The bank had been pursuing partnerships, that  were key to delivering certain things where the bank has no capacity.

“Partnerships are key because there are certain instances where we have no capacity to do certain things, and instead of building that capacity, we look for like-minded partners who then give us access to that capacity.

“Currently, we are working with Rabobank, which is a Dutch bank with a strong focus on agriculture. We have a three-year partnership where they are helping us transform into one of the best food and agriculture banks in the country.

“We have identified a number of value chains where we want to support our customers—literally the entire chain. They call it from farm to fork, and we are working with Rabo on that,” he said.

For the trading period under review, total revenue was $1,3 trillion, which represents a 203 percent increase compared to the same period last year.

Mr Gore said the revenue was largely driven by transactional income and the lending business, and most of that revenue is now US dollar-denominated.

He said the bank had a balance sheet of $1,7 trillion, and 92 percent of that was in the US dollar. The group also has a microfinance division that started last year.

Mr Gore said the loan book currently sits at slightly over US$4 million as they are lending exclusively in US dollars.

“They have about 17 000 customers and are growing, and they are now contributing slightly under 10 percent to our profit and tax.

“The NPL ratio is at 0,73 percent and under control; our capital adequacy ratio is at 28 percent, again within acceptable limits because the minimum is 12 percent,”

The group also set up NMB Properties last year and launched it in May 2024 with an initial capital of US$3,5 million.

Mr Gore said the capital will be increased to US$10 million to undertake a pipeline of projects that are currently being worked on, which will keep the property portfolio busy for the next two years.

“They have done a number of projects and have already completed 26 cluster units in Marlborough, and they are currently working on another project in Marlborough of 18 duplex units.”

The groupadopted two strategies two years ago that focused on building the core business, which is the banking business, which involves traditional lending in terms of its intermediation role.

The second part was the transactional business supported by the digital platforms, where the bank sought to build capacity to raise credit lines as most companies are starved of long-term funding.

“We also sought to go to international markets to raise long-term funding to support the funding requirements of our customers and also looked at broadening our reach without building brick and mortar.

“So we adopted an agency banking model where we can increase our distribution without necessarily building branches, and then the last part of the core business was looking at value-added services like bank assurance and money transfer, which are good in terms of mobilising foreign currency.”

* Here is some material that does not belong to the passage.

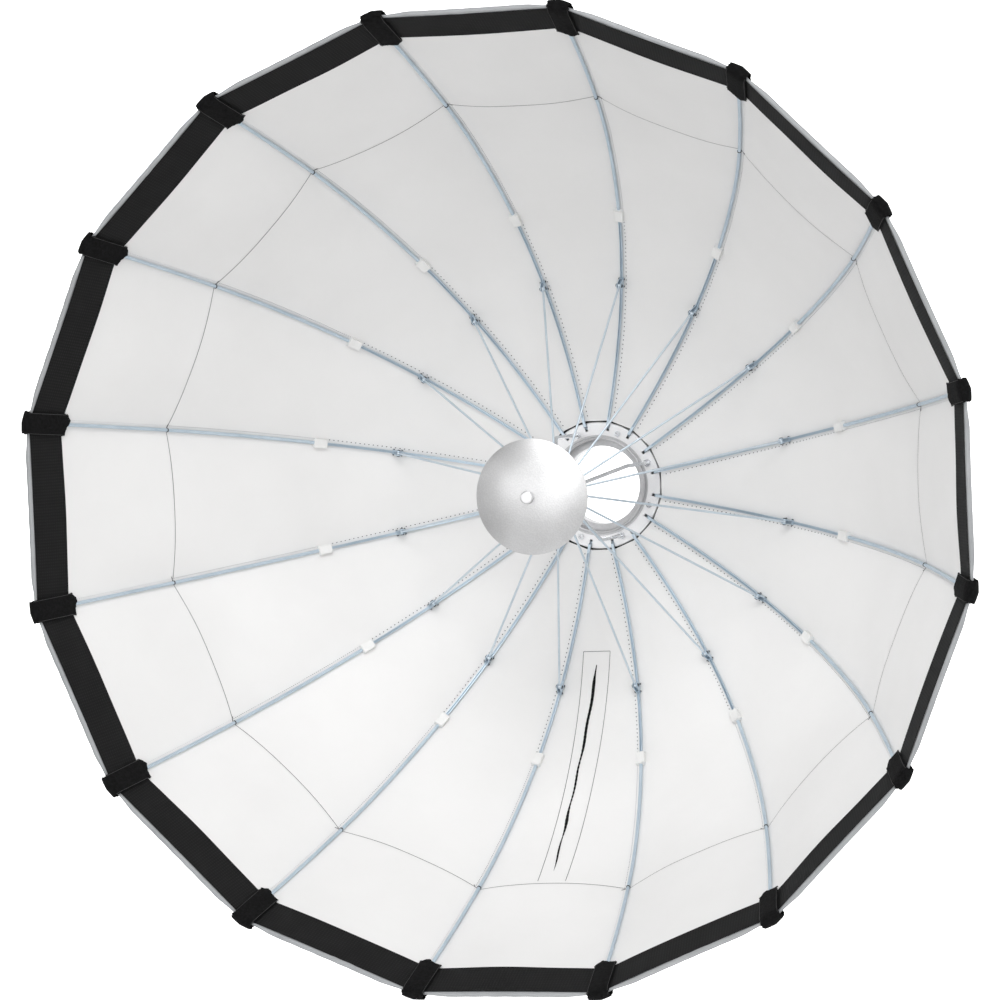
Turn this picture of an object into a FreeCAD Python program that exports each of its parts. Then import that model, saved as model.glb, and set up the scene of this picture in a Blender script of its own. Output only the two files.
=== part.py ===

Mr Gore said the bank also looked at diversification, where it sought to build capacity in other areas in order to diversify revenue streams and looked at areas like technology, property, microfinance, and general geographical spread in terms of service offerings.

“When we started, we just had the bank as the main subsidiary, but today we have a property subsidiary, NMB Properties, and a technology subsidiary, Xplug Solutions.

“In addition, we have microfinance, but the bank still remains the main contributor to revenue.”

On activities relating to the bank, Mr Gore said the bank migrated to a new core system in April, and the process was quite successful.

“We are obviously going through a stabilisation period, but so far we are quite excited about the prospects and the sort of capacity that we now have on the back of this new system.”

He said the bank also partnered with the Government on a programme funding agriculture and has so far funded slightly under 5 000 hectares of soy and maize.

“We are looking at the winter crop, and we are targeting about 2 500 hectares, and so far we have funded about 700 hectares of wheat,” said Mr Gore.

The bank also partnered with Zimpost to ride on its extensive branch network to drive the agency banking model.

Mr Gore noted that without creating branches, NMB Bank has almost become the third bank with the biggest distribution network in the country.

“We built the technology that we use in this agency model, so that our customers can open accounts on the phone.

“Right now, 91 percent of our accounts are opened digitally; when they do open their account, if they need physical contact, they don’t have to come to our branches; they can go to the nearest Zimpost outlet and get service.”

Mr Gore noted that in the last quarter, about 50 000 transactions were processed through that agency network, and now it’s contributing slightly under 5 percent to the total transactions.